╭──

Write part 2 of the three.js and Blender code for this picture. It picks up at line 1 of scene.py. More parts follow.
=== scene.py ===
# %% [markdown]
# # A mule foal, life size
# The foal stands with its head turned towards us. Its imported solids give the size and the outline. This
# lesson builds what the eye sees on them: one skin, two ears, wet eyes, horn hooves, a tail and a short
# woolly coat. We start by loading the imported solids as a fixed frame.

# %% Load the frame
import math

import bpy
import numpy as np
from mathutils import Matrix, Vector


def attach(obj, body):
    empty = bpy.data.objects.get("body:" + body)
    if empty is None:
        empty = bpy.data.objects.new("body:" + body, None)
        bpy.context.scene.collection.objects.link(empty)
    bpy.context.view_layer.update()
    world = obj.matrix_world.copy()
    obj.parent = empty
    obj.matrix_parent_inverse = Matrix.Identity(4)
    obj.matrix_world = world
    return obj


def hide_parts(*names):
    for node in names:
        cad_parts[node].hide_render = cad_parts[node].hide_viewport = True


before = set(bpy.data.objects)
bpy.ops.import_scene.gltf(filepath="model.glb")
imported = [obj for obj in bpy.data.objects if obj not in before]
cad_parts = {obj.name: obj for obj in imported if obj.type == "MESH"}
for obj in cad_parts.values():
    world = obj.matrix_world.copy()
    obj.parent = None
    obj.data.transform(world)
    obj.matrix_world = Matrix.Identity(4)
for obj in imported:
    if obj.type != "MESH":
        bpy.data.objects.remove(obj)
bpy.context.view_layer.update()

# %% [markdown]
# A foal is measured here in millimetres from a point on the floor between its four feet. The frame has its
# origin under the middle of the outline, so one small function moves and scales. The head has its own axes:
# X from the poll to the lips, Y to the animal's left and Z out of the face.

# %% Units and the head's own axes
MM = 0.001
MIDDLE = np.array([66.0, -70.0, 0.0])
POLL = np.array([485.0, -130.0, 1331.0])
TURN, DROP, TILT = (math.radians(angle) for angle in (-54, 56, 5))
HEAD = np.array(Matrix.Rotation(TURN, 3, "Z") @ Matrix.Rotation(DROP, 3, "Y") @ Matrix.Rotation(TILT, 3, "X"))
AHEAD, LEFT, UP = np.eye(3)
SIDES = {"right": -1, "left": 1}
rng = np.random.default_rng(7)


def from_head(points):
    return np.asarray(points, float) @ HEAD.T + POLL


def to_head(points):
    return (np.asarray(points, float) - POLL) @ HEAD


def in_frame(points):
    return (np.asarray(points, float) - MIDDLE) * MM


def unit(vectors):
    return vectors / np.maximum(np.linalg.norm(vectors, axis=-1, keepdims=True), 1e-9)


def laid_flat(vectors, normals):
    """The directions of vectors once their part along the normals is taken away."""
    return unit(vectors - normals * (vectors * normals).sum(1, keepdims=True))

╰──
╭──

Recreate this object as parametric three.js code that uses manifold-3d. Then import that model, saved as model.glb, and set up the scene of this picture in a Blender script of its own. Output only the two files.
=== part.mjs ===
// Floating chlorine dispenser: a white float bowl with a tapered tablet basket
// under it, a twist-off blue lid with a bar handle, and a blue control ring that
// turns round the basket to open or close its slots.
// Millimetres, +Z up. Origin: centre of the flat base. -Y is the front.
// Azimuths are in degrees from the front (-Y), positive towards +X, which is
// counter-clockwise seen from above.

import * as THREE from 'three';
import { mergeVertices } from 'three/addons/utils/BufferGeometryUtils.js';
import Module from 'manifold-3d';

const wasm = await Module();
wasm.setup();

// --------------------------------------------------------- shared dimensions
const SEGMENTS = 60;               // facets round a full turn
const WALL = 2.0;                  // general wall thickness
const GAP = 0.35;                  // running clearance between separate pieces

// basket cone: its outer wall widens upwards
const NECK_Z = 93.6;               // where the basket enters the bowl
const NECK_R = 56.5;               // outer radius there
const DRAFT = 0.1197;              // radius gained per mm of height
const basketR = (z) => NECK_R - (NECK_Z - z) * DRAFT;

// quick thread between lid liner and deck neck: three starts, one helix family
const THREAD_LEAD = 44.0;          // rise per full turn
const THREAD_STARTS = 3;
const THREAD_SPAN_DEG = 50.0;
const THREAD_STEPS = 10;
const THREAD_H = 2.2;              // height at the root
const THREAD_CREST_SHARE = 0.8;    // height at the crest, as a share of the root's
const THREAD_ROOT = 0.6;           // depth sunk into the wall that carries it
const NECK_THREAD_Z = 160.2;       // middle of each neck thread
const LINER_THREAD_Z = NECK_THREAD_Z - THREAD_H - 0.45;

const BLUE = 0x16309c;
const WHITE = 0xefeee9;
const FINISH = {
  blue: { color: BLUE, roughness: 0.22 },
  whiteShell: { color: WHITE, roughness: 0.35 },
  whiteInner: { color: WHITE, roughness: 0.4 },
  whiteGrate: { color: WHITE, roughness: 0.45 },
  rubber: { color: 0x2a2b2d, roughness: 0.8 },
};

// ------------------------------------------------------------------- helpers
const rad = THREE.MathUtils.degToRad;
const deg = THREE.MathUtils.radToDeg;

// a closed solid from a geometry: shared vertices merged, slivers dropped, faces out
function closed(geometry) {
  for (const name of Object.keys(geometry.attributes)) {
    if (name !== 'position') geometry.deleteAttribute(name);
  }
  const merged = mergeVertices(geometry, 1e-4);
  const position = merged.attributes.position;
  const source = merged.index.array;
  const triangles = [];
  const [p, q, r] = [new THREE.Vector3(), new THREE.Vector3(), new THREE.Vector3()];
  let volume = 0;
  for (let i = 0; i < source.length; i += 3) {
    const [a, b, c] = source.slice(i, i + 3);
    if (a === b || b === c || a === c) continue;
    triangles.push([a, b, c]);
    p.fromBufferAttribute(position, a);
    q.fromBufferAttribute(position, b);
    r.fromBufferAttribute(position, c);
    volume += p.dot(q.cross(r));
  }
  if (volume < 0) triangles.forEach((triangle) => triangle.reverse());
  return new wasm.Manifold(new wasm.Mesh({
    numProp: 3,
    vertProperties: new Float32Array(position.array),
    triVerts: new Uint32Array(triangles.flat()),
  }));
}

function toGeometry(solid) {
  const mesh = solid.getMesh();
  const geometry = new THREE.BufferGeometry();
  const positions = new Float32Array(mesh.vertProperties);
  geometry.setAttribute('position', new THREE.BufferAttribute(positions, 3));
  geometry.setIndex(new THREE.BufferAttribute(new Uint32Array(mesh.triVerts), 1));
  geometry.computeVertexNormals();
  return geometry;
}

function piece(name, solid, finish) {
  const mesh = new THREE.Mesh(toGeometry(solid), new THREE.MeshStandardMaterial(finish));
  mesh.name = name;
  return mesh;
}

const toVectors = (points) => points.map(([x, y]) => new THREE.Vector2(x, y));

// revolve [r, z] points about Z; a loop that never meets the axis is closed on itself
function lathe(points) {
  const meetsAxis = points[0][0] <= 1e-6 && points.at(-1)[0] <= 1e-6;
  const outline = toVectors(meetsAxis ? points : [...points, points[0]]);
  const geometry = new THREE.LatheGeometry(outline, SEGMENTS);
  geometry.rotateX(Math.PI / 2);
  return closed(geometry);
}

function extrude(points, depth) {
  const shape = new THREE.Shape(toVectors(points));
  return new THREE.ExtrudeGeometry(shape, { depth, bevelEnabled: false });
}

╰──

- [PROBLEM STATEMENT]
Using the entries above, repeat only the lines from the one containing "Write part 2" through the one containing "rng = np.random.default_rng(7)", end lines included.

- [SOLUTION TO THE PROBLEM]
Write part 2 of the three.js and Blender code for this picture. It picks up at line 1 of scene.py. More parts follow.
=== scene.py ===
# %% [markdown]
# # A mule foal, life size
# The foal stands with its head turned towards us. Its imported solids give the size and the outline. This
# lesson builds what the eye sees on them: one skin, two ears, wet eyes, horn hooves, a tail and a short
# woolly coat. We start by loading the imported solids as a fixed frame.

# %% Load the frame
import math

import bpy
import numpy as np
from mathutils import Matrix, Vector


def attach(obj, body):
    empty = bpy.data.objects.get("body:" + body)
    if empty is None:
        empty = bpy.data.objects.new("body:" + body, None)
        bpy.context.scene.collection.objects.link(empty)
    bpy.context.view_layer.update()
    world = obj.matrix_world.copy()
    obj.parent = empty
    obj.matrix_parent_inverse = Matrix.Identity(4)
    obj.matrix_world = world
    return obj


def hide_parts(*names):
    for node in names:
        cad_parts[node].hide_render = cad_parts[node].hide_viewport = True


before = set(bpy.data.objects)
bpy.ops.import_scene.gltf(filepath="model.glb")
imported = [obj for obj in bpy.data.objects if obj not in before]
cad_parts = {obj.name: obj for obj in imported if obj.type == "MESH"}
for obj in cad_parts.values():
    world = obj.matrix_world.copy()
    obj.parent = None
    obj.data.transform(world)
    obj.matrix_world = Matrix.Identity(4)
for obj in imported:
    if obj.type != "MESH":
        bpy.data.objects.remove(obj)
bpy.context.view_layer.update()

# %% [markdown]
# A foal is measured here in millimetres from a point on the floor between its four feet. The frame has its
# origin under the middle of the outline, so one small function moves and scales. The head has its own axes:
# X from the poll to the lips, Y to the animal's left and Z out of the face.

# %% Units and the head's own axes
MM = 0.001
MIDDLE = np.array([66.0, -70.0, 0.0])
POLL = np.array([485.0, -130.0, 1331.0])
TURN, DROP, TILT = (math.radians(angle) for angle in (-54, 56, 5))
HEAD = np.array(Matrix.Rotation(TURN, 3, "Z") @ Matrix.Rotation(DROP, 3, "Y") @ Matrix.Rotation(TILT, 3, "X"))
AHEAD, LEFT, UP = np.eye(3)
SIDES = {"right": -1, "left": 1}
rng = np.random.default_rng(7)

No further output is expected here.